# Peavey 410 txf cab. Electrical engineers welcome lol, can't figure out wiring



## MrMcSick (Jul 27, 2014)

Not sure if this should be posted here or under the gear section?

Anyways I picked up a used peavey 410 txf cab off of craigslist. I made the mistake of not playing out of it before purchasing it but whatever. Got it home and the 2 bottom 10's weren't working so I tore it apart. I took 1 of the bottom 10's out and saw it was a 4ohm and the voice coil lead just broke off of the speaker wiring terminal, easy fix. I pulled the other bottom one and saw it was an 8ohm and got pissed thinking someone randomly replaced the speakers. You can tell someone had it apart before. Now that I'm pissed I rip the 2 top out and forget to look at the wiring orientation. Again 1 4ohm and 1 8ohm. Hmmmm maybe thats what is supposed to be in here then, I figure. I go and solder the broken lead and test that speaker with a 9 volt battery, it works yayyyy. Now I start wiring it all back up and am lost as to how it was orignally wired up and how 2 4ohm and 2 8ohms can make a 4ohm cab!!! The speakers are arranged in an x patter ohm wise with top left and bottom right being the 4 ohm and top right and bottom left being the 8ohm. I hook everything up how I thought it was and test the phasing with a 9 volt battery on the input jack. They are not all in phase, damnitttttttt. I piss around until they are all in phase and then test the ohms on the input jack, it varied from 17 down to 13.2 ohms WTFFFFF!!!!!!!!!!!!!!!! I looked around for a schematic or even an internal shot of the cab to see how they are wired up with no luck. Only thing I keep finding are pics and people writing about 8ohm peavey cabs, which all 4 woofers have the same ohm rating in. My head hurts now lolol.

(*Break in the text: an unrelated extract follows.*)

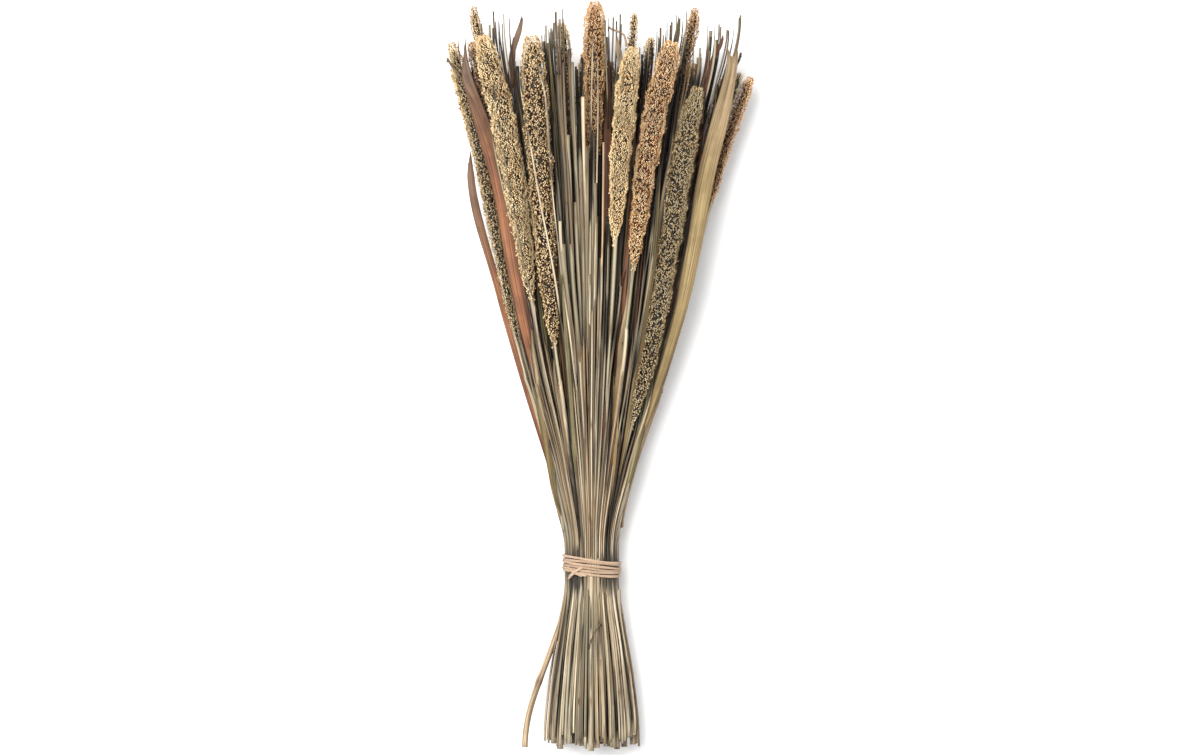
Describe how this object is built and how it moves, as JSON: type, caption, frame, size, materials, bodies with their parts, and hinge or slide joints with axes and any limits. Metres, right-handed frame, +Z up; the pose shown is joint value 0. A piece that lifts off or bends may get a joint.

Someone please help me figure out this wiring in this thing.

I'll draw and post a paint photo of how its wired up at the moment in a couple of mins. Thanks.


----------



## MrMcSick (Jul 27, 2014)




----------



## MrMcSick (Jul 27, 2014)

I tested each speakers ohms and the 2 8ohm woofers were 10.7 ohms and the 4 ohm woofers were 8 ohms! I'm so lost.


----------



## Yo_Wattup (Jul 28, 2014)

MrMcSick said:


>



that wiring would be 14.66 ohms, and youd have an uneven distrubution of power. Id do it like this:

6 ohms but as long as you have a solid state head (being a bass rig I assume you do) itll be fine. Pretty even distribution of power. I dont think its possible to get a nice (4, 8 or 16ohm) resistance figure with those speakers.


----------



## TheEmptyCell (Jul 28, 2014)

Sounds like you need to raise hell and get your money back.


----------



## MrMcSick (Jul 28, 2014)

I was thinking about it all night and eventually wired it up into series/parallel for 6ohm. I had to add another wire so it couldn't have been set up like that from the factory. It sounds decent but I'm not sure if I'm going to keep it. I'm gonna call Peavey in a bit for more info. There is no way you can get 4 ohms out of those speakers whichever way you wire it up. I have an Ampeg b2-re and wanted a 4 ohm cab since I was only going to be running 1 cab.

Thanks for the reply Yo Wattup.


----------



## MrMcSick (Jul 28, 2014)

Called Peavey and they said it should have all 4 4 ohm woofers. He said it would work in the 6 ohm mode but the 4ohm woofers would be getting more juice and be louder which I already confirmed just by playing it and watching the 4 ohms move further on the low notes. Guess I'll see if I can get my money back, Wish me luck lol.


----------